According to Bob Lutz, president of Chrysler at the time, the whole idea behind the Voyager III was to let people leave two-thirds of their vehicle at the house when they had to go into urban settings, which in turn would save fuel and free up parking spaces (via Hemmings).

Plymouth built a literal transforming minivan concept

Tom Gale, who would go on to design the Dodge Viper and Plymouth Prowler, came up with the Voyager III plans (via 95Octane). The rear unit had seating for an additional five passengers, and it came with some rather unique features, including its own 2.2-liter four-cylinder engine. Interestingly, the rear engine didn't need to be used, but given the added weight, the 1.6-liter probably didn't provide enough horses in most situations. Still, it was a nice feature to have.

Both engines were electronically linked and had the same combined horsepower as a small V8. Linking the two engines allowed the Voyager III to have all-wheel drive. When the two units were hooked together, the rear wheels on the minicar retracted up into the frame, and aerodynamic side skirts slid across the top to keep down drag (via Hemmings).

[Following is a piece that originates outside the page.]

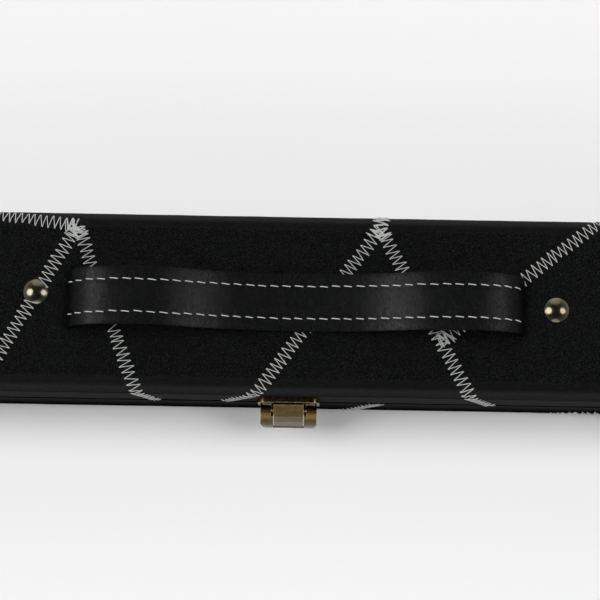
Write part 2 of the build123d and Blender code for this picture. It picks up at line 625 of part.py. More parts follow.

The front minicar portion was 104 inches long, while the back half measured 94 inches, for a total length of 198 inches (via All Car Index). By comparison, a Jeep Grand Wagoneer measured almost 215 inches (via 95Octane).

Even though Plymouth displayed the car all along the auto show circuit in 1990, it admitted it was a good 10 years "from practical implementation," and Lutz himself reportedly said the chances of it getting made weren't great "because it is very expensive" (via Hemmings). After the 1990 show year, the Voyager III — much like the "Ark II" in 1976 — faded into oblivion.